The problem is that a reasonably priced but excellent sweep oscillator is more or less unavailable here.
There's not a lot of second hand quality electronics in Australia, while a weak Aus $ and transport costs make overseas equipment unrealistic.
Samuel's and Davida's oscillator are both still publicly unreleased and won't be cheap or simple when they are.
I am open to ready made solutions if someone has a surplus Tek 505, say.
Plus it's educational to work this stuff out, now I better understand audio amplifiers too.
Best wishes
David
What's your dollar figure. That would most helpful.
I can relate to a poor dollar. When I built my oscillator the Canadian dollar was 1.15CAD/1USD. Since then it has been as low as 0.69CAD/1USD and currently 0.77CAD/1USD. It sucks.
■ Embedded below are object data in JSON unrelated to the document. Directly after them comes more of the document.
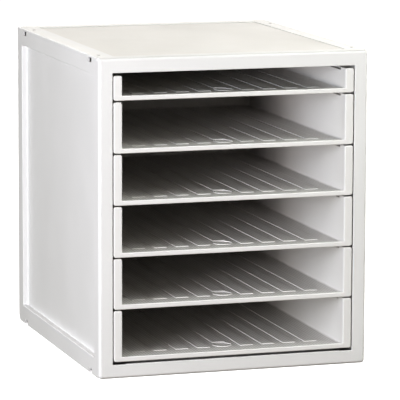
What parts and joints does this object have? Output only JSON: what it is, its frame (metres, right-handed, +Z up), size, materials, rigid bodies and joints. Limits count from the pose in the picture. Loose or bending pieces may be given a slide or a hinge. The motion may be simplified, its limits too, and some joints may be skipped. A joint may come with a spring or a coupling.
{
  "type": "open-tray drawer cabinet",
  "caption": "Desktop cabinet in white moulded plastic with open-front trays that slide forward, shallow at the top and deeper below, for flat sheets of paper and card.",
  "frame": {"origin": "centre of the casing's footprint on the plane it stands on", "axes": "+X to the right and +Y to the rear as seen from the open front, +Z up; trays slide along -Y"},
  "size_m": [0.281, 0.32, 0.32],
  "materials": {
    "casing": "satin moulded white plastic with a fine grain and softly rounded edges",
    "lid": "satin moulded plastic, a slightly warmer white than the casing",
    "tray": "glossier moulded white plastic, smooth inside with raised floor strips",
    "runner": "matt off-white moulded plastic, slightly burnished where the trays slide"
  },
  "bodies": {
    "casing": {"front_frame": "casing", "left_side_panel": "casing", "right_side_panel": "casing", "back_panel": "casing", "top_panel": "lid", "bottom_panel": "casing", "left_runner_1": "runner", "right_runner_1": "runner", "left_runner_2": "runner", "right_runner_2": "runner", "left_runner_3": "runner", "right_runner_3": "runner", "left_runner_4": "runner", "right_runner_4": "runner", "left_runner_5": "runner", "right_runner_5": "runner", "left_runner_6": "runner", "right_runner_6": "runner"},
    "sliding_tray_1": {"tray_1": "tray"},
    "sliding_tray_2": {"tray_2": "tray"},
    "sliding_tray_3": {"tray_3": "tray"},
    "sliding_tray_4": {"tray_4": "tray"},
    "sliding_tray_5": {"tray_5": "tray"},
    "sliding_tray_6": {"tray_6": "tray"}
  },
  "joints": [
    {"name": "tray_1_slide", "type": "slide", "parent": "casing", "child": "sliding_tray_1", "axis": [0, -1, 0], "range_m": [0, 0.24]},
    {"name": "tray_2_slide", "type": "slide", "parent": "casing", "child": "sliding_tray_2", "axis": [0, -1, 0], "range_m": [0, 0.24]},
    {"name": "tray_3_slide", "type": "slide", "parent": "casing", "child": "sliding_tray_3", "axis": [0, -1, 0], "range_m": [0, 0.24]},
    {"name": "tray_4_slide", "type": "slide", "parent": "casing", "child": "sliding_tray_4", "axis": [0, -1, 0], "range_m": [0, 0.24]},
    {"name": "tray_5_slide", "type": "slide", "parent": "casing", "child": "sliding_tray_5", "axis": [0, -1, 0], "range_m": [0, 0.24]},
    {"name": "tray_6_slide", "type": "slide", "parent": "casing", "child": "sliding_tray_6", "axis": [0, -1, 0], "range_m": [0, 0.24]}
  ]
}
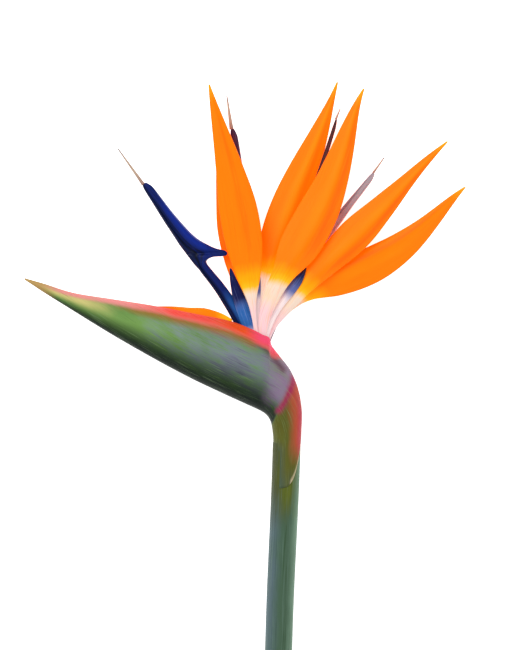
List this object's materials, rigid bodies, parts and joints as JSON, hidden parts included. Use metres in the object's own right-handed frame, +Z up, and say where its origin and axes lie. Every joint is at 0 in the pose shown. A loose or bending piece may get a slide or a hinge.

I don't want to build anything.
Our dollar is about 0.72 US, even less than yours currently. so my limit is pretty low at the moment.
But it's snakes and ladders, the AU$ has been even lower and then moved to above parity with the US$.
I was lucky that when it was low I earned US$ then moved to AU$ as they climbed.
Now I am just reluctant to take a hit on the cross rate.
What's your estimated Can$ price for your oscillator?
Best wishes
David
When I built it, it was about 400USD. That's the PCB loaded and USB control interface. No enclosure or power supply. The PCB is expensive one- off but there are cheaper board houses. It's just a 2.5Vrms source.
I'm working on getting the cost down a bit. Save about $80 CAD.
I'm working on getting the cost down a bit. Save about $80 CAD.
Here is El Cheapo.
It's never been built or tested and you will have to optimize it if you're interested. But it is simpler.
Gives more of a Wien response.
The peak of the filter is at unity and closed loop brings the Q up.
The invertor section would be your multiplier. Just need to control the gain near unity.
I ran this for one minute with no control and slightly above unity.
I included spectra. Not that mean anything.
It's never been built or tested and you will have to optimize it if you're interested. But it is simpler.
Gives more of a Wien response.
The peak of the filter is at unity and closed loop brings the Q up.
The invertor section would be your multiplier. Just need to control the gain near unity.
I ran this for one minute with no control and slightly above unity.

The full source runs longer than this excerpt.